After my class final at PSU, I took the shuttle back to work. Just after the shuttle left, he started to accelerate to turn onto Brodway when the light turned green. The bus jerked to a halt and the driver honked at a person who crossed in front of the bus. The driver opened the door and suggested the pedestrian obey the signals. The pedestrian taunted the driver: “What are you going to do – hit me?” I could easily hear from the back, but the pedestrian, whom I will refer to as jackass continued with the following dialogue:

Driver: “You should obey the signals”
Jackass: “What are you going to do? Hit me?”
Driver: “You should obey the signals”
Jackass: “WHAT ARE YOU GOING TO DO? HIT ME?!?!”
Collective internal dialogue of all the passengers: “Yes, please do…”
Long pause
Jackass: “Never do that again. You hear me? NEVER DO THAT AGAIN. SAY IT!”

The bus driver closed the doors on the jackass, whom several passengers had stood up to get a better view of. I also got a better view. The jackass looked like he must have been a professor whose mistress/student had just broken off their relationship. His face was splotchy pink with unrighteous anger. Evidently he wasn’t aware that the 13 people on the bus also had places to go. But we missed the light and sat there for another several minutes in silence.

Ironically, this all took place under the pedestrian bridge which is decorated with the school’s mission: Let knowledge serve the city.

Derelict Car

I think someone abandoned their car in front of our house. Its not that bad of a car, but the front is smashed up a bit and its parked haphazardly. I’m starting to imagine ways that it may have been crashed. Like hitting a cop car while fleeing a bank heist.

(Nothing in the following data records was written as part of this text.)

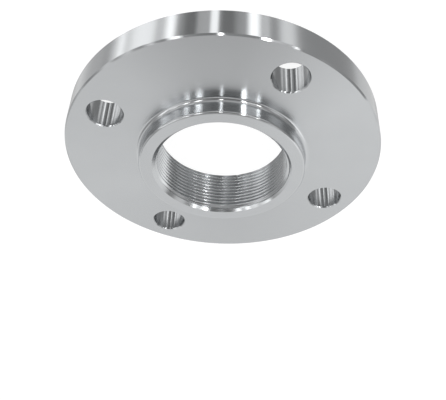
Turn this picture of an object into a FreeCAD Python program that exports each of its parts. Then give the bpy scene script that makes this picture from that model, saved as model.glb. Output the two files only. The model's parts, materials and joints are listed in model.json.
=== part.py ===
import FreeCAD, Part
import math
import os

# A threaded pipe flange for 65 mm (2 1/2 inch) pipe, turned from one round blank.
# The origin is the centre of the bore on the flat back face, where the gasket lies.
# +Z runs along the bore towards the end of the short hub. All lengths are in millimetres.

# Pipe thread: parallel, 55 degree form with rounded crests and roots, 11 turns to the inch.
# The bore is as wide as the crests of the thread, and the groove of the thread is not cut.
thread_major_diameter = 75.184
thread_pitch = 2.309
thread_depth_per_pitch = 0.640327
thread_depth = thread_depth_per_pitch * thread_pitch
bore_diameter = thread_major_diameter - 2 * thread_depth

# Entry chamfer in the hub's end, cut until it is a little wider than the thread's roots,
# and the small chamfer where the bore meets the back face.
mouth_over_thread = 1.1
mouth_chamfer_angle = 45.0
bore_back_chamfer = 0.9

# Short hub, with a fillet at its root and a rounded outer edge at its end
hub_wall = 8.408
hub_height = 9.0
hub_root_fillet = 2.5
hub_end_round = 1.2
hub_diameter = thread_major_diameter + 2 * hub_wall

# Four plain bolt holes on one circle. nut_land is the metal between the hub and a hole,
# and rim_land is the metal between a hole and the rim.
bolt_hole_count = 4
bolt_hole_diameter = 19.0
bolt_hole_edge_break = 0.5
first_bolt_hole_angle = 45.0
nut_land = 14.5
rim_land = 8.0
bolt_circle_diameter = hub_diameter + bolt_hole_diameter + 2 * nut_land

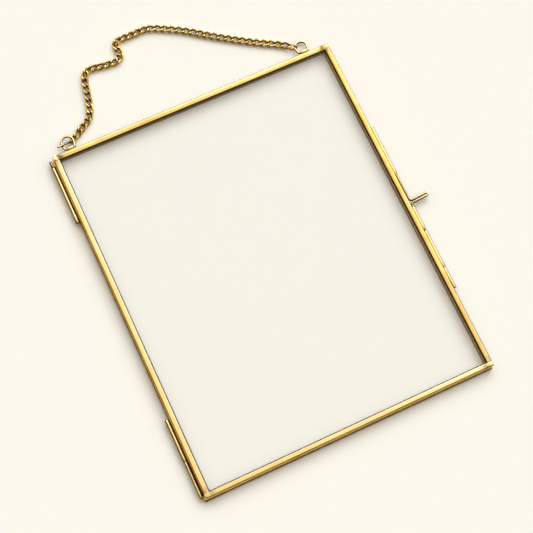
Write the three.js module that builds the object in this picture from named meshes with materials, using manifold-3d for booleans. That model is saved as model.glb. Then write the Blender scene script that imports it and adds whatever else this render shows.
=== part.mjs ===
// A double-glazed brass picture frame with a hanging chain, in millimetres, +Z up.
// Two brass-railed glass leaves close on a print like the covers of a book: two knuckle hinges on the
// left edge, a sliding pull pin on the right edge, and a chain hung from two wire rings at the top.
// The frame lies on its back. The origin is the middle of the rear bottom rail's back face,
// +X is right, +Y is towards the chain and +Z points out of the front pane.

import * as THREE from "three";
import { mergeVertices } from "three/addons/utils/BufferGeometryUtils.js";
import Module from "manifold-3d";

const wasm = await Module();
wasm.setup();

// Leaves: the clear opening, the folded brass rail round it and the pane in the rail's groove
const OPENING_WIDTH = 203.6;
const OPENING_HEIGHT = 249.2;
const RAIL_FACE = 3.4; // width of a rail seen from the front
const RAIL_METAL = 0.5; // thickness of the folded strip
const EDGE_ROUND = 0.45; // radius of a rail's outer long edges
const GLASS_THICKNESS = 2;
const GLASS_PLAY = 0.2; // between a pane and each flange of the rail
const GLASS_EDGE_PLAY = 0.3; // between a pane's edge and the bottom of the groove
const LEAF_GAP = 0.4; // between the closed leaves
const FRONT_SHIFT_X = 0.8; // the front leaf sits this far to the right of the rear one
const FRONT_SHIFT_Y = 0.4; // and this far towards the chain

// Solder webs that carry the tubes on the rails' outer walls
const WEB_THICKNESS = 0.7;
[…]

I may call about it if it hasn’t been moved by Thursday, but I’ll be very tempted to see if its unlocked and if there is anything cool inside. Like a garage door opener.

update 12/8:

The owner of the car appears to be the family down the hill that parked their POS explorer in front of our mailbox for the duration of the snow storm. We didn’t get any mail for nearly a week! Anyway, they have a new explorer-esqe vehicle, and this appears to be the daughter’s car. I would have asked if they planned on parking there long term, but Barley charged out to see what was going on while she was getting stuff out of the trunk. After that, she got into the beast (OR license 986 BBB;) and drove off.

Bird Tree

After I got home from the dog park with Barley, I started to eat some wounded gingerbread men. Looking out the window, I was amazed to find the back yard full of birds. The cherry tree alone had juncos, chickadees, a flicker, a downy woodpecker, a house sparrow, and a scrub jay in it all at once. I tried to take pictures of it as quickly as I could, but the scrub jay flew away.

Bird Tree - 600K

I used photoshop to sloppily paste images of the tree together, but the zoom on my camera, the varying angles at which the images were shot, and the upcoming final presentation for my Geographic Thought class all led to a rather large, blurry, and far-from-stellar image. I don’t recommend looking at it unless you’re on broadband.

The Power of Succinctness

I’m reading a book that has been deemed important to the discipline of cartography, and I’m loathing it. The writing style is excessive and whimsical to the point where I forget the point somewhere mid-sentence. I read a few sentences to Michelle, who felt the author had never taken a legal writing course. I checked Amazon’s reviews of the volume, and found that others felt the same way about the long lists of examples ending in ellipses. But I imagine the author’s own children may also take issue with his writing style:

“For 17 years I have supported their growth and participated in their development, helping them turn from mewling, all-but-helpless infants incapable of controlling their sphincters into the assertive and all but autonomous hulks who last summer roamed on their own around Manhattan.”

How embarrassing to have your father refer to your sphincter. The scary part is, I can almost see myself writing this way. I’ll try not to.